Parts and joints as JSON —
** Begin **
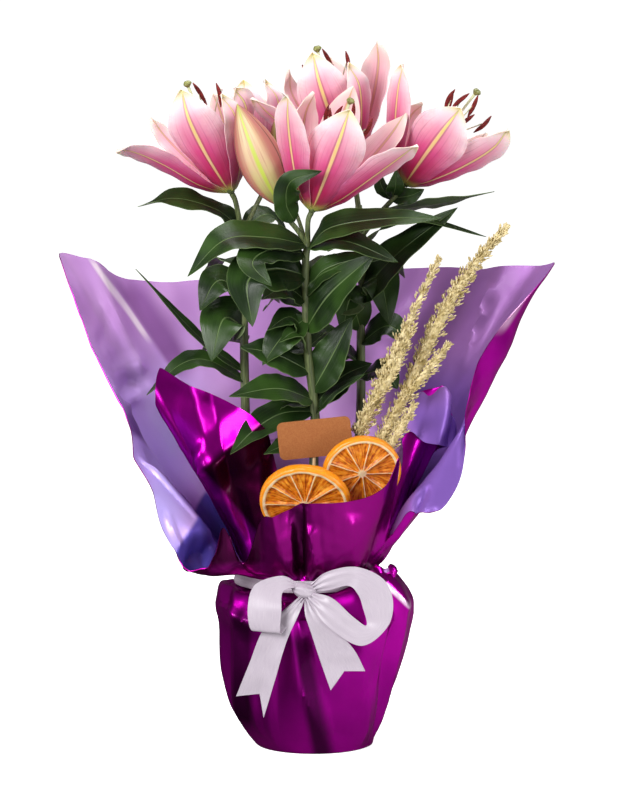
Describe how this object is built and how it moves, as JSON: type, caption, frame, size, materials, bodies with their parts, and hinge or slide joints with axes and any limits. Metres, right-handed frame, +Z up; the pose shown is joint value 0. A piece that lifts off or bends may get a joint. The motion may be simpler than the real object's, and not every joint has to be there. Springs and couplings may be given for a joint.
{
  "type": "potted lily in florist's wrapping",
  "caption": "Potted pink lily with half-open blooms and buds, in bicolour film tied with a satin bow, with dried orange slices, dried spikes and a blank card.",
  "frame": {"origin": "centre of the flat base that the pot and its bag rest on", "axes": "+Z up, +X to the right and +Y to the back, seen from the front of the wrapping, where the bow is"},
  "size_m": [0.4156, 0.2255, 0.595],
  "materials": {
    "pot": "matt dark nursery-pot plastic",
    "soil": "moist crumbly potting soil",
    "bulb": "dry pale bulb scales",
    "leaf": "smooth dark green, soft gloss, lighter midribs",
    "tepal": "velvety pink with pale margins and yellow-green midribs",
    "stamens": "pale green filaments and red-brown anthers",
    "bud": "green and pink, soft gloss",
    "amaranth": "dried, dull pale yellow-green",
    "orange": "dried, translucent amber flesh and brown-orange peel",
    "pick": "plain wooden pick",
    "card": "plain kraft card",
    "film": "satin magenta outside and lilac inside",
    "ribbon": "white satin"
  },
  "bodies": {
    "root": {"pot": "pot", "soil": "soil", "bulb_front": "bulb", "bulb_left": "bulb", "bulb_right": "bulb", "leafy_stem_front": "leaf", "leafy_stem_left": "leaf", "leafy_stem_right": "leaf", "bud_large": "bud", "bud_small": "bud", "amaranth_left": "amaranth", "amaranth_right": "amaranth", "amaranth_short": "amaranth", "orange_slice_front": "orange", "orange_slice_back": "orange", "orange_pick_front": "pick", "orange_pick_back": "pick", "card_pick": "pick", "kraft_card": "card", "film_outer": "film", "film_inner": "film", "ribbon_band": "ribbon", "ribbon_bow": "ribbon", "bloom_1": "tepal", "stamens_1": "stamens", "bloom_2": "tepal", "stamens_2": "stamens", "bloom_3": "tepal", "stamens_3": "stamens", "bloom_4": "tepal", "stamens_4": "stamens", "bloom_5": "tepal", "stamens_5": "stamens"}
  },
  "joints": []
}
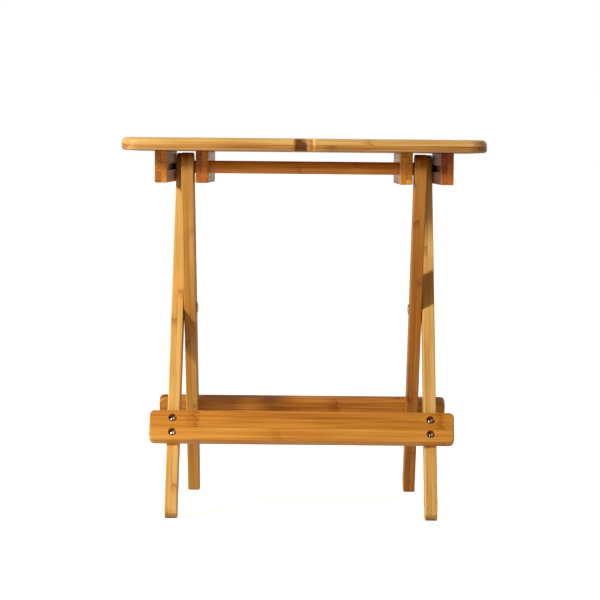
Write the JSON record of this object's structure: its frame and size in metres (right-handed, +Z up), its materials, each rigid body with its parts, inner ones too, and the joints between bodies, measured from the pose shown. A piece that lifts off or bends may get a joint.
** End **
AIM OF THE TASK — From the data above, copy each line where the string "materials" appears.

SOLUTION —
Describe how this object is built and how it moves, as JSON: type, caption, frame, size, materials, bodies with their parts, and hinge or slide joints with axes and any limits. Metres, right-handed frame, +Z up; the pose shown is joint value 0. A piece that lifts off or bends may get a joint. The motion may be simpler than the real object's, and not every joint has to be there. Springs and couplings may be given for a joint.
  "materials": {
Write the JSON record of this object's structure: its frame and size in metres (right-handed, +Z up), its materials, each rigid body with its parts, inner ones too, and the joints between bodies, measured from the pose shown. A piece that lifts off or bends may get a joint.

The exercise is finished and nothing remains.